Titre : Les Chevaux célestes

Auteur : Guy Gavriel Kay

Traduction :  Mikael Cabon

Éditeur : L’Atalante

Année de parution : 2014

Nombre de pages : 649

Histoire : Pendant deux ans, au cœur des montagnes entourant le lac Kuala Nor, loin à l’ouest de la cité impériale, et même au-delà des frontières de l’empire de la Kitai, le jeune Shen Tai, seul au fond d’une cabane isolée, a écouté, dans l’air dur et froid des nuits de lune et des nuits noires, les voix des fantômes des soldats morts pendant la violente bataille qui s’est déroulée à cet endroit. Afin d’honorer la mémoire de son père, le général Shen Gao, qui était à la tête des soldats de l’empire, c’est en ces lieux maudits qu’il s’est voué corps et âme à la pénible tâche d’enterrer les os de tous les combattants.
Alors que Tai prépare son retour vers la cité impériale et la cour, tout aussi dangereuse que magnifique, de Taizu, l’Empereur de la Kitai, un émissaire de l’empire Tagur, la nation rivale, lui apporte une nouvelle surprenante : Chen-Wan, l’une des épouses de Sangrama le Lion, empereur du Tagur, lui a offert, pour le remercier de sa tâche, un présent. Or, celui-ci est d’une telle ampleur qu’il peut changer le visage même de l’empire de la Kitai… ou mener Tai à une mort certaine.

Mon avis :

Retrouver Guy Gavriel Kay, c’est toujours retrouver une plume magique mais une plume exigeante, je mets donc du temps chaque fois à y revenir, même si j’adore ses ambiances et ses histoires. Après l’Italie de Tigane, l’Espagne de Sarance et l’Afrique des Lions d’Al-Rassan, place à l’Asie avec la duologie des Chevaux célestes puis du Fleuve céleste.

Avec le manga Kingdom, j’ai pris plaisir à découvrir une version très romancée du passé trouble de la Chine, mais c’était entre les IV et IIe siècles avant J.C (à la louche). Ici, l’auteur visite une autre époque, celle de la dynastie Tang, au VIII siècle et il le fait lui aussi avec brio, mais à sa façon. Là où Hara est tout feu tout flamme dans Kingdom, Kay est plus feutré et tranchant dans Les chevaux célestes, mais il nous entraîne lui aussi dans une reproduction très fidèle de cette époque lointaine.

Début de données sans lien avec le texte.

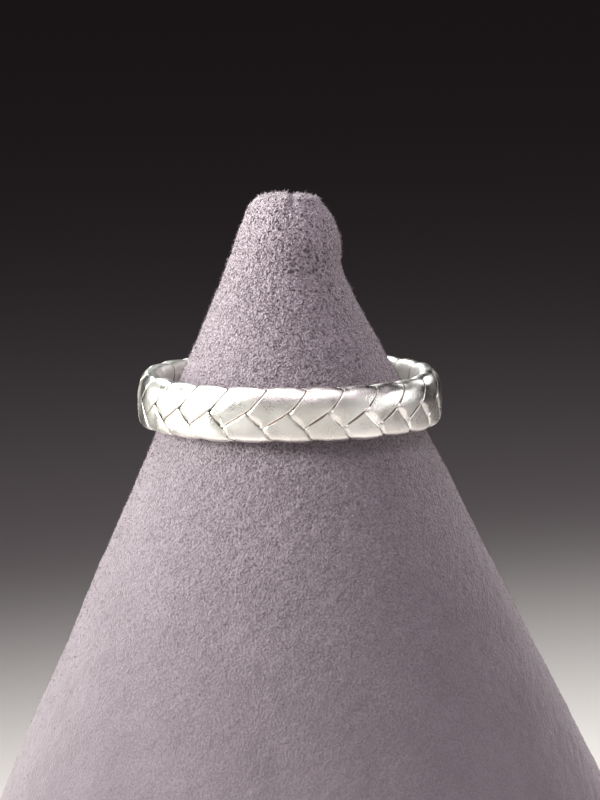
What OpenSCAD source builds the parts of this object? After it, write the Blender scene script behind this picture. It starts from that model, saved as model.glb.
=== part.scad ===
// Braided band ring on its cone display stand, in millimetres, +Z up.
// The band is a three-strand plait rolled flat: three closed strands, each woven over and under
// the other two, held on a covered cone by the band's lower inner edge. The front faces -Y.

/* [Ring] */
// Bore of the band, across the finger
ring_bore = 17.3; // [15:0.1:22]
// Height of the band, along the finger
band_h = 3.6; // [2.6:0.1:5]
// Thickness of the band at its rims, bore to outer face
band_t = 1.45; // [1.3:0.05:2.2]
// Radius of the rolled rims
rim_r = 0.5; // [0.3:0.02:0.6]
// Swell of the outer face at mid height
crown_h = 0.12; // [0:0.01:0.2]

/* [Braid] */
// Repeats of the plait round the band, three pitches each
braid_repeats = 8; // [6:1:10]
// Crack between two strands, along the face
strand_crack = 0.12; // [0.06:0.01:0.16]
// Height from a crossing to the band's middle line, before the crossings are moved down
crossing_h = 0.5; // [0.35:0.05:0.65]
// How far the crossings lie below mid height
crossing_drop = 0.2; // [0:0.02:0.3]
// How deep a strand's tail dives where it comes out from under the next
tail_drop = 0.2; // [0.1:0.01:0.26]
// Length over which the tail rises again
tail_rise = 0.55; // [0.4:0.05:0.8]
// How far a strand's crisp edge is rolled down
edge_drop = 0.07; // [0.04:0.01:0.12]
// Depth of the scallops along both rims
scallop_d = 0.08; // [0:0.01:0.15]
// How far the braid's lines lean along the band on their way up to the outer rim
line_lean = 0.8; // [0:0.05:1.1]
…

La lecture des Chevaux célestes est cependant une lecture exigeante. Sous couvert de nous plonger dans le quotidien de la dynastie Tang et son souverain d’alors Taizu, empereur d’un territoire nommé Kitai, il nous entraîne dans les méandres complexes de la politique d’alors et ce n’est pas simple. J’ai d’abord eu du mal, mais cela m’est propre, à retenir les noms des personnages et lieux cités et ce même s’il y a un index (incomplet) des personnages au début et une carte (incomplète et maladroite). Puis comme l’auteur nous entraîne sans préambule dans quelque chose d’établi, sans préambule, je me suis parfois sentie un peu bousculée et perdue. Cependant, quand j’ai commencé à reprendre pied, ce fut fascinant.

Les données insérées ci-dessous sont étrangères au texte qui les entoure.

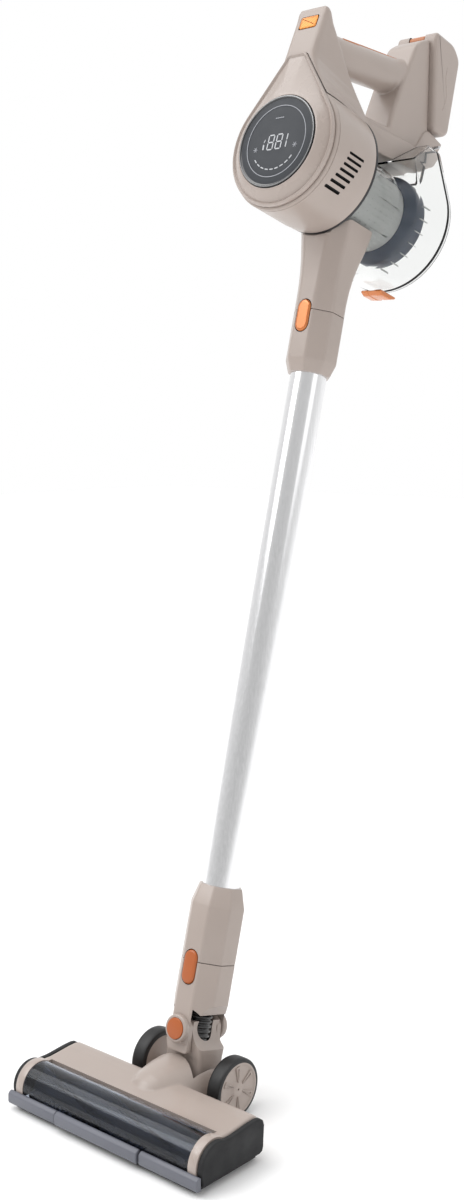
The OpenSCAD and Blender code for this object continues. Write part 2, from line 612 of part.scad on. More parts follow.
module head_profile(grow) hull() {
    translate([roller_y, roller_z]) circle(d = window_d + 2 * grow, $fn = 64);
    translate([cover_rear - 7, cover_top - 7]) circle(r = 7 + grow, $fn = 32);
    translate([cover_rear - 9, 9]) circle(r = 5 + grow, $fn = 32);
}
module dome_solid() hull() {
    rod_x(50, -36, 36, 8, wheel_z - 2);
    block(-26, 26, -56, -50, 30, cover_top - 1);
}
module head_cover() on_floor() color("#c0b4aa") difference() {
    union() {
        difference() {
            along_x(-cover_x, cover_x) head_profile(0);
            along_x(-cover_x + 1.5, cover_x - 1.5) head_profile(-shell);
            block(-window_half - seam, window_half + seam, roller_y - 40, split_y, 0, 60);
        }
        difference() {
            dome_solid();
            block(-60, 60, -44, cover_rear - 2, -10, cover_top - 4);
        }
    }
    block(-head_w, head_w, -140, 60, -10, sole_z + sole_t + 3 + seam);
    rod_x(window_d - 2 * shell, -cover_x - overshoot, cover_x + overshoot, roller_y, roller_z);
    rod_x(2 * neck_sweep + 1, -arm_in + seam, arm_in - seam, wheel_y, wheel_z);
    block(-arm_in + seam, arm_in - seam, 0, 60, -10, 70);
    block(-60, 60, -23, 60, -30, 10);
    rod_x(6 + 2 * press, -60, 60, wheel_y, wheel_z);
    rod_y(30, -60, 0, 0, 22);
}

module head_base() on_floor() color("#2c2d30") difference() {
    union() {
        block(-cover_x + 0.5, cover_x - 0.5, -103.5, cover_rear - 4, sole_z, sole_z + sole_t);
        block(-window_half - 2.5, window_half + 2.5, bulkhead_y - 2, bulkhead_y, sole_z, 36);
        both_sides() block(window_half + 0.6, window_half + 2.6, -94, bulkhead_y, sole_z, 32);
        rod_y(29, bulkhead_y - 1, -22, 0, 22);
        both_sides() block(70, 78, -64, -34, 0, sole_z + 1);
    }
    block(-window_half + 2, window_half - 2, -101, bulkhead_y - 3, -5, sole_z + sole_t + 1);
    rod_y(25, bulkhead_y - 4, -20, 0, 22);
    rod_x(9 + 2 * press, -head_w, head_w, roller_y, roller_z);
    head_screw_holes();
}

module window_section() difference() {
    head_profile(0);
    head_profile(-clear_wall);
    translate([roller_y - 60, -40]) square([120, 40 + 12]);
    translate([split_y - seam, -40]) square([80, 100]);
}
module roller_window() on_floor() color([0.2, 0.22, 0.26, 0.55]) along_x(-window_half, window_half) window_section();

module bumper() on_floor() color("#45474d") {
    along_x(-head_w / 2, head_w / 2) polygon([[-104, 4.5], [-108, 4.5], [-109.5, 7], [-109, 15], [-106, 17], [-104, 15]]);
    along_x(-52, 48) polygon([[-105, 6], [-110, 6], [-111, 8], [-110.5, 15.5], [-107, 17.8], [-105, 16]]);
}

module end_outline(grow) hull() {
    translate([roller_y, roller_z + 1]) circle(d = window_d - 2 + 2 * grow, $fn = 64);
    translate([cover_rear - 9, 27]) circle(r = 9 + grow, $fn = 32);
    translate([cover_rear - 11, 12]) circle(r = 8 + grow, $fn = 32);
}
module end_plate() difference() {
    along_x(cover_x + seam, head_w / 2) end_outline(0);
    block(0, head_w, -140, -103.6, -10, 20);
}
module end_plate_left() on_floor() color("#2f3034") mirror([1, 0, 0]) end_plate();
module end_plate_right() on_floor() color("#2f3034") end_plate();

motor_x0 = belt_x + 12;
motor_x1 = -36;
motor_shaft_d = 2.4;
module roller_motor() on_floor() color("#8e9196") difference() {
    rod_x(roller_motor_d, motor_x0, motor_x1, motor_y, motor_z);
    rod_x(roller_motor_d - 4, motor_x0 + 3, motor_x1 - 3, motor_y, motor_z);
    rod_x(motor_shaft_d + 2 * run_fit, motor_x0 - overshoot, motor_x0 + 4, motor_y, motor_z);
}
// Pulley, shaft and the armature that turns inside the roller motor
module motor_pulley() on_floor() color("#dadada") {
    rod_x(motor_pulley_d, belt_x - belt_w / 2 - 0.3, belt_x + belt_w / 2 + 0.3, motor_y, motor_z);
    rod_x(motor_shaft_d, belt_x - 1, motor_x0 + 8, motor_y, motor_z);
    rod_x(roller_motor_d - 6, motor_x0 + 6, motor_x1 - 6, motor_y, motor_z);
}
module belt_loop(grow) hull() {
    translate([roller_y, roller_z]) circle(d = roller_pulley_d + 2 * grow, $fn = 64);
    translate([motor_y, motor_z]) circle(d = motor_pulley_d + 2 * grow, $fn = 64);
}
module drive_belt() on_floor() color("#1b1b1d") along_x(belt_x - belt_w / 2, belt_x + belt_w / 2) difference() {
    belt_loop(1.7);
    belt_loop(0.3);
}

brush_half = window_half - 6;
module brush_core() on_floor() color("#3a3b40") {
    rod_x(core_d, -brush_half + 4, brush_half, roller_y, roller_z);
    rod_x(6, belt_x, window_half + 4, roller_y, roller_z);
    rod_x(roller_pulley_d, belt_x - belt_w / 2 - 0.3, belt_x + belt_w / 2 + 0.3, roller_y, roller_z);
}
// Bristle strips wind round the core in short steps
strip_count = 4;
strip_steps = 12;
module brush_strips() on_floor() color("#23242a") for (k = [0 : strip_count - 1]) for (i = [0 : strip_steps - 1])
    translate([-brush_half + 6 + i * (2 * brush_half - 8) / strip_steps, roller_y, roller_z])
        rotate([k * 360 / strip_count + i * 10, 0, 0])
            translate([0, -1.5, core_d / 2 + press]) cube([(2 * brush_half - 8) / strip_steps - 0.4, 3, brush_d / 2 - core_d / 2 - 0.2]);
module roller_bearings() on_floor() color("#c9ccd0") both_sides() difference() {
    rod_x(9, window_half + 0.8, window_half + 2.6, roller_y, roller_z);
    rod_x(6 + 2 * run_fit, window_half - 2, window_half + 6, roller_y, roller_z);
}

// ---------------------------------------------------------------- wheels

module wheel_axles() on_floor() color("#c9ccd0") both_sides() rod_x(6, arm_in + 1, wheel_in + wheel_w - 4, wheel_y, wheel_z);
module wheel_hub() difference() {
    union() {
        rod_x(wheel_d - 9, wheel_in, wheel_in + wheel_w - 2, wheel_y, wheel_z);
        rod_x(wheel_d - 6, wheel_in + wheel_w - 3, wheel_in + wheel_w - 1, wheel_y, wheel_z);
        for (a = [10 : 60 : 310]) translate([wheel_in + wheel_w - 1.5, wheel_y, wheel_z]) rotate([a, 0, 0])
            for (s = [-1, 1]) block(0, 1.9, s * 2.2 - 0.8, s * 2.2 + 0.8, 7, wheel_d / 2 - 5.5);
    }
    rod_x(6 + 2 * run_fit, wheel_in - overshoot, wheel_in + wheel_w - 3.5, wheel_y, wheel_z);
}
module tyre() difference() {
    rod_x(wheel_d, wheel_in + 0.5, wheel_in + wheel_w - 0.8, wheel_y, wheel_z);
    rod_x(wheel_d - 9 + 2 * press, wheel_in - overshoot, wheel_in + wheel_w + overshoot, wheel_y, wheel_z);
    rod_x(wheel_d - 6 + 2 * press, wheel_in + wheel_w - 3 - press, wheel_in + wheel_w + overshoot, wheel_y, wheel_z);
}
module wheel_left() on_floor() color("#c2b6ad") mirror([1, 0, 0]) wheel_hub();
module tyre_left() on_floor() color("#1e1e20") mirror([1, 0, 0]) tyre();
module wheel_right() on_floor() color("#c2b6ad") wheel_hub();
module tyre_right() on_floor() color("#1e1e20") tyre();

// ---------------------------------------------------------------- fasteners

frame_screw_at = [[-66, 84], [4, 50], [104, 68]];
screw_d = 3;
screw_head_d = 6;
module frame_screw_holes() for (p = frame_screw_at) {
    rod_x(screw_head_d + 2 * press, -loop_w / 2 - 30, -loop_w / 2 + 4, p[0], p[1]);
    rod_x(screw_d + 2 * press, -loop_w / 2, -loop_w / 2 + 16, p[0], p[1]);
}
module frame_screws() on_motor() color("#9a9da1") for (p = frame_screw_at) difference() {
    union() {
        rod_x(screw_head_d, -loop_w / 2 + 1.6, -loop_w / 2 + 3.9, p[0], p[1]);
        rod_x(screw_d, -loop_w / 2 + 3, -loop_w / 2 + 15, p[0], p[1]);
    }
    rod_x(2.4, -loop_w / 2, -loop_w / 2 + 3, p[0], p[1]);
}
head_screw_at = [[-88, -44], [88, -44], [-40, -34], [40, -34]];
module head_screw_holes() for (p = head_screw_at) translate([p[0], p[1], -3]) cylinder(d = screw_head_d + 2 * press, h = 20);
module head_screws() on_floor() color("#9a9da1") for (p = head_screw_at) translate([p[0], p[1], sole_z + 0.6]) difference() {
    cylinder(d = screw_head_d, h = sole_t - 1);
    translate([0, 0, -overshoot]) cylinder(d = 2.4, h = 2.4);
}

handle_frame();
grip_inlay();
front_panel();
motor_housing();
display_bezel();
display_glass();
display_board();
inlet_neck();
motor_can();
motor_stator();
motor_rotor();
motor_seal();
rim_gasket();
cyclone_shroud();
cyclone_skirt();
hepa_filter();
power_button();
battery_dock_contacts();
frame_screws();
battery_case();
battery_cells();
battery_board();
charge_socket();
battery_button();
dust_cup();
cup_lid();
lid_gasket();
lid_pins();
cup_latch();
wand_tube();
wand_top_fitting();
wand_bottom_fitting();
wand_wire_duct();
wand_plug();
wand_button();
neck_upper();
neck_plug();
bellows_hose();
head_button();
neck_lower();
swivel_pins();
swivel_cap();
head_cover();
head_base();
roller_window();
bumper();
end_plate_left();
end_plate_right();
roller_motor();
motor_pulley();
drive_belt();
brush_core();
brush_strips();
roller_bearings();
wheel_axles();
wheel_left();
tyre_left();
wheel_right();
tyre_right();
head_screws();
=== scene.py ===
# %% [markdown]
# # A cordless stick vacuum cleaner, dressed for a studio picture
# The CAD model gives every piece its place. This script keeps those places, builds the visible
# skins on top of them and gives each one a procedural finish. Lengths are in millimetres inside
# the shape functions and in metres once a piece is placed.

# %% Load the frame
import json
from math import atan2, cos, pi, radians, sin, sqrt

import bmesh
import bpy
import numpy as np
from mathutils import Matrix, Vector


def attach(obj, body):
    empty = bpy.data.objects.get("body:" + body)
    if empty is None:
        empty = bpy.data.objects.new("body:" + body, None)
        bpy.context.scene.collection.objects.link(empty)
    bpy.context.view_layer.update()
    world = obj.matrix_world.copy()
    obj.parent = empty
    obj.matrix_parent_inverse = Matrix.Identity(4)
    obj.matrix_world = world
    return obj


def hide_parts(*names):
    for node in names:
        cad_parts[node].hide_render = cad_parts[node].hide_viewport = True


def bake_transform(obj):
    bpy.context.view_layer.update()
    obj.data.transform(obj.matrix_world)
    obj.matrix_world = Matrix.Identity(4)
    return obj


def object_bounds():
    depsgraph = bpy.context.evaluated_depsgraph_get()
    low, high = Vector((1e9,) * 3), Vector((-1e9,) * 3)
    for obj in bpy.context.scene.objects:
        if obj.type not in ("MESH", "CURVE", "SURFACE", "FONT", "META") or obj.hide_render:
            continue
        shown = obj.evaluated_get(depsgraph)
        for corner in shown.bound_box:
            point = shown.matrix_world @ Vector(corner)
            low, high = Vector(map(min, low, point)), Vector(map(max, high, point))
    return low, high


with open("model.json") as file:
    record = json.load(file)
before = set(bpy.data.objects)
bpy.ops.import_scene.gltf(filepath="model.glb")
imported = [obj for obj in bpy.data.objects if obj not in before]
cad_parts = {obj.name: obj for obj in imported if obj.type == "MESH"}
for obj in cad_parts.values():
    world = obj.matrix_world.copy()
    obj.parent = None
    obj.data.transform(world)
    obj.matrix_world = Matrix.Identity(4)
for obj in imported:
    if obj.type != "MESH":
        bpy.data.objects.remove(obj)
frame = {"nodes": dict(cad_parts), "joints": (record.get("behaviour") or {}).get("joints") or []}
cad_low, cad_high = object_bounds()
nodes = frame["nodes"]
joints = {j["name"]: j for j in frame["joints"]}
MM = 0.001

# %% [markdown]
# ## Working frames
# The wand leans, so most shapes are easier in the wand's own frame: x to the right, c along the
# motor axis (towards the cup), w up the wand. The swivel joint gives both directions. The motor and
# the cyclone share them further up, and the floor head has a level frame of its own.

# %% Frames from the joints
SWIVEL_W = 73.0
GRIP_AT = (0.0, 5.0, 120.0)
GRIP_TILT = radians(13)
CYCLONE_DROP = 11.0
WHEEL_AT = (0.0, 15.0, 28.0)

x_dir = Vector((1, 0, 0))
c_dir = Vector(joints["swivel"]["axis"]).normalized()
w_dir = x_dir.cross(c_dir)


def frame_at(origin, second, third):
    turn = Matrix((x_dir, second, third)).transposed().to_4x4()
    return Matrix.Translation(origin) @ turn @ Matrix.Scale(MM, 4)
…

J’ai adoré suivre le récit choral de cette intrigue de changement d’ère. On y suit en parallèle le poétique Tai, le deuxième fils d’un grand général Kitai, qui après avoir passé deux ans à enterrer des cadavres pour rendre hommage aux morts, se voit offrir 250 chevaux de qualité par le peuple voisin et rival, les Tagur, le moyen pour lui d’entrer dans la politique complexe de la Cour de son royaume. Il est aussi question de son ancienne amante Bruine-de-printemps qui va pénétrer dans les plus hautes sphère et s’éloigner ainsi de celui qu’elle aime malgré elle. Enfin, nous allons entendre la voix surprenante de Li-Mei, jeune soeur de Tai, envoyé en pâture au pays « sauvage » voisin Bogü mais qui aura un destin hors du commun.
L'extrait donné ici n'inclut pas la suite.